Menolak Divaksinasi Covid-19, Warga Austria Akan Kena Denda Rp 57 Juta
Pemerintah Austria akan memberikan denda mencapai 3.600 euro atau sekitar Rp 57 juta kepada warganya yang menolak divaksinasi Covid-19 mulai tahun depan. Denda bahkan juga akan dikenakan kepada warga yang menolak suntikan booster atau dosis menguat sebesar 1.500 euro atau setara Rp 24 juta.
Mengutip Bloomberg, denda ini merupakan bagian dari langkah pemerintah untuk meningkatkan cakupan vaksinasi. Austria kini sedang bergulat dengan lonjakan kasus dan kembali memberlakukan karantina atau lockdown.
Sebelum mengenakan denda, pihak berwenang akan menawarkan pertemuan dengan orang-orang yang belum mendapatkan suntikan vaksin Covid-19. Denda baru akan dikenakan pada Februari 2022 jika mereka masih menolak vaksinasi.
Austria akan menjadi negara Eropa Barat pertama yang mewajibkan vaksinasi virus corona. Negara ini mencatatkan inokulasi terendah di kawasan tersebut dengan tingkat vaksinasi 66% dari total populasi yang memenuhi syarat. Beberapa negara yang juga mencatatkan tingkat vaksinasi rendah tengah mangalami gelombang baru penyebaran virus.
“Juga akan ada denda hingga 1.500 euro untuk yang menolak suntikan booster,” kata Menteri Konstitusi Austria Karoline Edtstadler.
Ia mengatakan pemerintah bukan hanya ingin warganya mendapatkan suntikan pertama tetapi memperoleh dosis penuh vaksin Covid-19.
Sudah ada protes terhadap langkah-langkah baru pemerintah, yang mencakup penguncian nasional yang dimulai pada hari Senin. Sekitar 40.000 orang berkumpul di Wina pada hari Sabtu dipimpin oleh Partai Kebebasan sayap kanan.
Aksi demonstrasi juga terjadi di sebagian besar nergara Eropa lainnya seperti Belanda, Kroasia, Prancis hingga Italia. Beberapa berujung dengan kerusuhan.

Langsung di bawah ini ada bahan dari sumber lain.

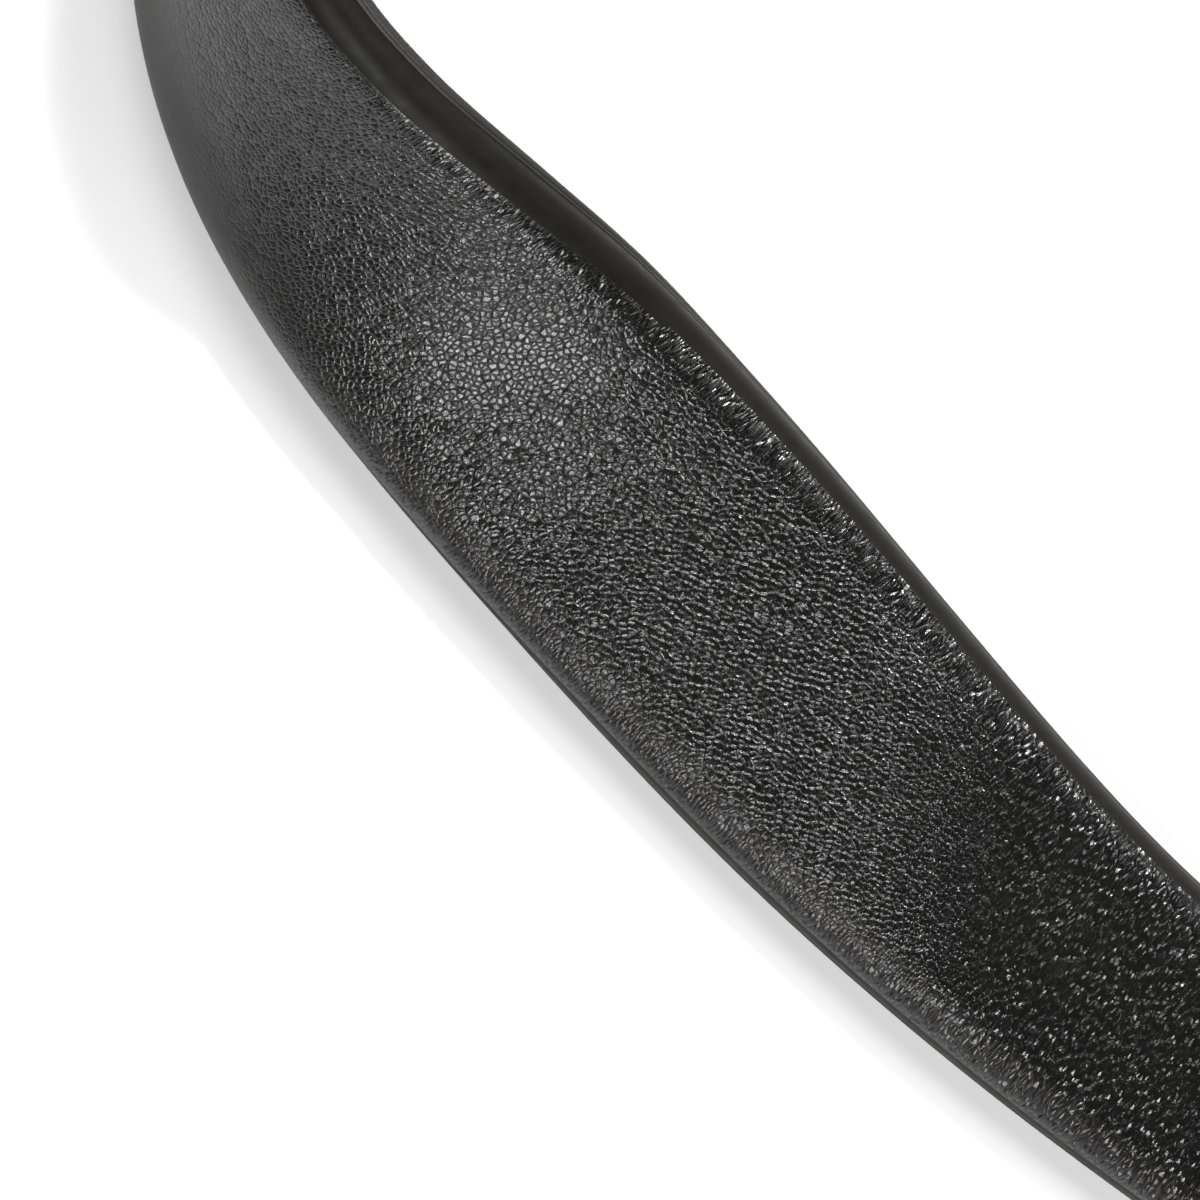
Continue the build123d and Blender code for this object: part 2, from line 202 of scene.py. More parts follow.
def grid_object(name, rows, lengths, closed=False, caps=False, ring=False):
    """A mesh through rows of points, with a UV map in metres: u along the rows, v across them.

    closed joins each row's end to its start, ring joins the last row to the first one.
    """
    rows_count, columns = len(rows), len(rows[0])
    points = [point for row in rows for point in row]
    faces = []
    for i in range(rows_count if ring else rows_count - 1):
        below = (i + 1) % rows_count * columns
        for j in range(columns if closed else columns - 1):
            k = (j + 1) % columns
            faces.append((i * columns + j, i * columns + k, below + k, below + j))
    if caps:
        faces.append(tuple(range(columns))[::-1])
        faces.append(tuple((rows_count - 1) * columns + j for j in range(columns)))
    mesh = bpy.data.meshes.new(name)
    mesh.from_pydata(points, [], faces)
    middle_row = rows[rows_count // 2]
    across = [0.0]
    for j in range(1, columns + 1):
        across.append(across[-1] + (middle_row[j % columns] - middle_row[j - 1]).length)
    uv = mesh.uv_layers.new(name="Grain")
    for polygon in mesh.polygons:
        for loop in polygon.loop_indices:
            i, j = divmod(mesh.loops[loop].vertex_index, columns)
            wrapped = closed and j == 0 and polygon.index % columns == columns - 1
            uv.data[loop].uv = (lengths[i] * MM, across[columns if wrapped else j])
    mesh.polygons.foreach_set("use_smooth", [True] * len(mesh.polygons))
    mesh.update()
    built = bpy.data.objects.new(name, mesh)
    bpy.context.scene.collection.objects.link(built)
    return built


def arch(station, grow=0.0, count=56, bulge=ROLL_BULGE):
    """The padded outline from the outer foot over the top to the inner foot."""
    width = smooth(WIDTH, abs(station))
    middle = smooth(MIDDLE, abs(station))
    half = width / 2 - LIP + grow
    shoulder = middle - SHOULDER_DROP
    points = []
    for index in range(count + 1):
        x = -math.cos(math.pi * index / count)
        crown = shoulder - LINING + SHOULDER_DROP * (1 - x * x) + grow
        roll = max(0.0, 1 - abs(x) ** ROLL_POWER) ** ROLL_ROUND
        out = bulge * math.sin(math.pi * min(1.0, roll)) * (1 if x > 0 else -1)
        points.append((width / 2 + half * x + out, LINING + crown * roll))
    return points


def undulate(row, depth):
    """A row of points moved up and down by slow noise, as soft padding under leather does."""
    moved = []
    for index, point in enumerate(row):
        slow = noise.noise(point * UNEVEN_SLOW + Vector((3.1, 0, 0)))
        finer = noise.noise(point * UNEVEN_FINE)
        held = min(1.0, index / UNEVEN_HELD, (len(row) - 1 - index) / UNEVEN_HELD)
        moved.append(point + Vector((0, 0, 1)) * held * depth * (slow + 0.35 * finer) * MM)
    return moved


def step_between(value, low, high):
    """0 at low, 1 at high and a smooth rise between them; low may be the larger one."""
    share = min(1.0, max(0.0, (value - low) / (high - low)))
    return share * share * (3 - 2 * share)


def drawn_across(spot, x):
    """How far the grain is drawn out across the band: on the shoulders and towards its ends."""
    shoulder = step_between(x, 0.70, 0.82) + 0.7 * step_between(x, -0.80, -0.92)
    lower = step_between(abs(spot) + 12 * x, 190, 240)
    return min(1.0, shoulder * step_between(abs(spot), 60, 120) + 0.9 * lower)


def drawn_along(spot, x):
    """How far the grain is drawn out along the band: by the outer edge round the neck."""
    return step_between(x, 0.0, -0.75) * step_between(abs(spot) + 30 * x, 105, 55)


def pressed(spot, x):
    """How far the grain is pressed smooth: on the turned edges, wider round the neck."""
    inner = 0.84 + 0.045 * step_between(abs(spot), 110, 165)
    return max(step_between(x, inner, inner + 0.045), step_between(x, -0.94, -0.98))


def matt(spot, x):
    """How dull the finish is: along the outer edge, which is handled most."""
    return step_between(x, -0.62, -0.86) * step_between(abs(spot), 60, 120)


COVER_MASKS = {"drawn_across": drawn_across, "drawn_along": drawn_along, "pressed": pressed,
               "matt": matt}


def band_cover():
    """The padded cover, with the grain's masks and a second slot where its edges are turned."""
    spots = stations(BAND_END, -BAND_END, COVER_STEP)
    rows = [undulate(place(spot, arch(spot)), UNEVEN) for spot in spots]
    cover = grid_object("neck_band_cover", rows, spots)
    columns = len(rows[0])
    places = [-math.cos(math.pi * j / (columns - 1)) for j in range(columns)]
    for mask_name, mask in COVER_MASKS.items():
        attribute = cover.data.attributes.new(mask_name, "FLOAT", "POINT")
        attribute.data.foreach_set("value", [mask(spot, x) for spot in spots for x in places])
    for polygon in cover.data.polygons:
        row, column = divmod(polygon.index, columns - 1)
        middle = (places[column] + places[column + 1]) / 2
        polygon.material_index = int(pressed(spots[row], middle) > TURNED_FROM)
    return cover


def rounded_bar(width_from, width_to, low, high, radius, steps=5):
    """A closed outline of a flat bar with rounded edges, as (across, up) points."""
    outline = []
    corners = [(width_to - radius, low + radius, -90), (width_to - radius, high - radius, 0),
               (width_from + radius, high - radius, 90), (width_from + radius, low + radius, 180)]
    for across, up, start in corners:
        for step in range(steps + 1):
            angle = math.radians(start + 90 * step / steps)
            outline.append((across + radius * math.cos(angle), up + radius * math.sin(angle)))
    return outline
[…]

Polisi dan pengunjuk rasa bentrok di jalan-jalan Brussels pada hari Minggu (21/11) dalam demonstrasi atas pembatasan Covid-19 yang diberlakukan pemerintah. Polisi menembakkan meriam air dan gas air mata ke demonstran yang melemparkan batu dan bom asap.
Demonstrasi yang berujung kerusuhan terjadi setelah Belgia memperketat pembatasan virus corona pada hari Rabu (17/11). Pemerintah negara tersebut mengamanatkan penggunaan masker yang lebih luas dan mengimbau warga untuk bekerja dari rumah rumah setelah kasus meningkat dan memasuki gelombang ke-empat Covid-19.
Selain Belgia, kerusuhan terjadi di sejumlah kota di Belanda seiring warga yang melakukan aksi demonstrasi untuk menolak penguncian wilayah atau lockdown secara total maupun sebagian di negara tersebut.
Pemerintah Belanda juga dilaporkan menerapkan kebijakan paspor vaksin Covid-19 atau "corona pass" dan melarang acara kembang api pada malam pergantian tahun. Saat ini, Belanda telah menerapkan penguncian wilayah sebagian (partial lockdown) yang telah berlangsung selama tiga pekan.
Di Italia, beberapa ribu pengunjuk rasa berkumpul di tempat balap kereta Circus Maximus kuno di Roma untuk menentang kewajiban sertifikat 'Green Pass' di tempat kerja, tempat umum dan di transportasi umum.
Sementara itu, pihak berwenang Prancis mengirim lusinan petugas polisi lagi untuk meredakan kerusuhan di pulau Guadeloupe di Karibia. Kerusuhan yang terjadi melibatkan para penjarah yang mengobrak-abrik puluhan toko dan membakar pertokoan saat melakukan protes.
Menteri Dalam Negeri Prancis, Gérald Darmanin mengatakan bahwa beberapa yang terlibat dalam kerusuhan menggunakan peluru tajam untuk melawan penegakan hukum, dan menjanjikan tanggapan tegas bagi mereka yang melakukan kekacauan publik.
Statistik data Covid-19 di Eropa awal pekan ini masih menggambarkan situasi yang belum baik seiring masih tingginya angka kematian Covid-19 di sebagian besar negara. Pekan ini, 25 negara masih mencatatkan penambahan kematian dan 14 negara lainnya mencatatkan kematian namun dengan jumlah yang lebih kecil.